Task description
Quote the lines that run from the line containing "for node in" down to the line containing "self.output = output". Include both of those lines, reproduce each exactly, and omit everything else.

BEGIN Information supplied

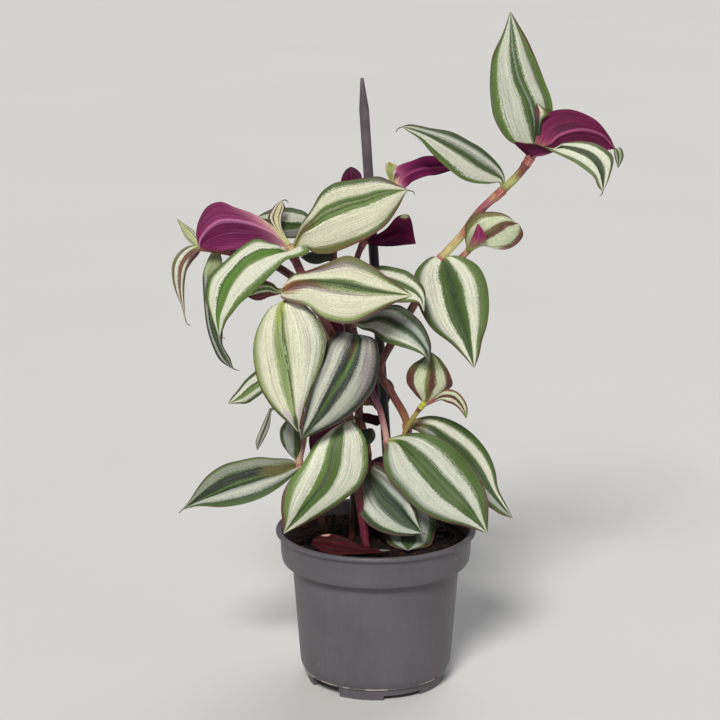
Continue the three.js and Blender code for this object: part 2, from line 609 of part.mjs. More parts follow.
function soilSolid() {
  const gap = clearance;
  const foot = bodyFootRadius - wallThickness - gap;
  const top = bandRadius - wallThickness - gap;
  const profile = [
    [0, floorTop + gap], [foot - 2, floorTop + gap], [foot, bodyFoot],
    [bodyTopRadius - wallThickness - gap, bandFoot - 1],
    [top - 2.6, bandFoot + 1.4 + gap], [top - 0.2, bandFoot + 4],
    [top, soilHeight], [38, soilHeight], [26, soilHeight], [13, soilHeight], [0, soilHeight],
  ];
  const body = turned(profile, potSides);
  const position = body.attributes.position;
  for (let index = 0; index < position.count; index += 1) {
    const [x, y, z] = [position.getX(index), position.getY(index), position.getZ(index)];
    if (z < soilHeight - 0.1) continue;
    position.setZ(index, z + soilWave * Math.sin(x / 11 + 1) * Math.cos(y / 9 - 0.5));
  }
  return toSolid(body);
}

let soil = soilSolid().subtract(makeStake(clearance));
for (const name of [...Object.keys(stems), 'leaf_dry']) soil = soil.subtract(cutter(name));
add('soil', soil, potting);

export default group;
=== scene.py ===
import math
import random

import bpy
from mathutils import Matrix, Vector, noise


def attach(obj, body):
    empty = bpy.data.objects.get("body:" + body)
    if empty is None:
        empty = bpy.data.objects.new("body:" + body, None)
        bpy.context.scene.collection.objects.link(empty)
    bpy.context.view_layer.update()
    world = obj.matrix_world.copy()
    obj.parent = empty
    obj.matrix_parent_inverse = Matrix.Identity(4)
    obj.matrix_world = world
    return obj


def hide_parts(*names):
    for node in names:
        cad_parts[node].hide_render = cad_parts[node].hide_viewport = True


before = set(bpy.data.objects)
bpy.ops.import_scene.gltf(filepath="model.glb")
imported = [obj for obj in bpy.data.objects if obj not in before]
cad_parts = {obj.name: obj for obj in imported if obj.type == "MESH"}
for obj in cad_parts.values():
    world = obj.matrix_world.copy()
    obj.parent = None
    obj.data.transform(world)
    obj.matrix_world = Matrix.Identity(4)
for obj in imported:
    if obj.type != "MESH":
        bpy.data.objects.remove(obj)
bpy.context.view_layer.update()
mm = 0.001


# Camera first, at the photograph's view

view = {"place": (-0.0083, -1.150, 0.458), "pitch": 13.9, "lens": 114.7, "sensor": 36}


def makeCamera():
    bpy.ops.object.camera_add(location=view["place"], rotation=(math.radians(90 - view["pitch"]), 0, 0))
    camera = bpy.context.object
    camera.name = "camera"
    camera.data.lens = view["lens"]
    camera.data.sensor_width = view["sensor"]
    bpy.context.scene.camera = camera


makeCamera()
print("camera placed")


# Shader maths as plain expressions, and one method for every other node

def ink(colour):
    # a screen colour as the linear one that shaders take
    shares = [c / 255 for c in colour]
    return (*(c / 12.92 if c <= 0.04045 else ((c + 0.055) / 1.055) ** 2.4 for c in shares), 1.0)


class Socket:
    def __init__(self, finish, output):
        self.finish = finish
        self.output = output

    def maths(self, operation, first, second=0.0):
        return self.finish.node("ShaderNodeMath", {"operation": operation}, {0: first, 1: second})

    def __add__(self, other):
        return self.maths("ADD", self, other)

    def __radd__(self, other):
        return self.maths("ADD", other, self)

    def __sub__(self, other):
        return self.maths("SUBTRACT", self, other)

    def __rsub__(self, other):
        return self.maths("SUBTRACT", other, self)

    def __mul__(self, other):
        return self.maths("MULTIPLY", self, other)

    def __rmul__(self, other):
        return self.maths("MULTIPLY", other, self)

    def __truediv__(self, other):
        return self.maths("DIVIDE", self, other)

    def __pow__(self, other):
        return self.maths("POWER", self, other)

    def __abs__(self):
        return self.maths("ABSOLUTE", self)

    def smooth(self, low, high):
        # 0 below low and 1 above high, with soft ends; low may be the larger one
        if low > high:
            return 1 - self.smooth(high, low)
        return self.finish.node("ShaderNodeMapRange", {"interpolation_type": "SMOOTHSTEP"},
                                {"Value": self, "From Min": low, "From Max": high})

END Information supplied

Exercise response
    for node in names:
        cad_parts[node].hide_render = cad_parts[node].hide_viewport = True


before = set(bpy.data.objects)
bpy.ops.import_scene.gltf(filepath="model.glb")
imported = [obj for obj in bpy.data.objects if obj not in before]
cad_parts = {obj.name: obj for obj in imported if obj.type == "MESH"}
for obj in cad_parts.values():
    world = obj.matrix_world.copy()
    obj.parent = None
    obj.data.transform(world)
    obj.matrix_world = Matrix.Identity(4)
for obj in imported:
    if obj.type != "MESH":
        bpy.data.objects.remove(obj)
bpy.context.view_layer.update()
mm = 0.001


# Camera first, at the photograph's view

view = {"place": (-0.0083, -1.150, 0.458), "pitch": 13.9, "lens": 114.7, "sensor": 36}


def makeCamera():
    bpy.ops.object.camera_add(location=view["place"], rotation=(math.radians(90 - view["pitch"]), 0, 0))
    camera = bpy.context.object
    camera.name = "camera"
    camera.data.lens = view["lens"]
    camera.data.sensor_width = view["sensor"]
    bpy.context.scene.camera = camera


makeCamera()
print("camera placed")


# Shader maths as plain expressions, and one method for every other node

def ink(colour):
    # a screen colour as the linear one that shaders take
    shares = [c / 255 for c in colour]
    return (*(c / 12.92 if c <= 0.04045 else ((c + 0.055) / 1.055) ** 2.4 for c in shares), 1.0)


class Socket:
    def __init__(self, finish, output):
        self.finish = finish
        self.output = output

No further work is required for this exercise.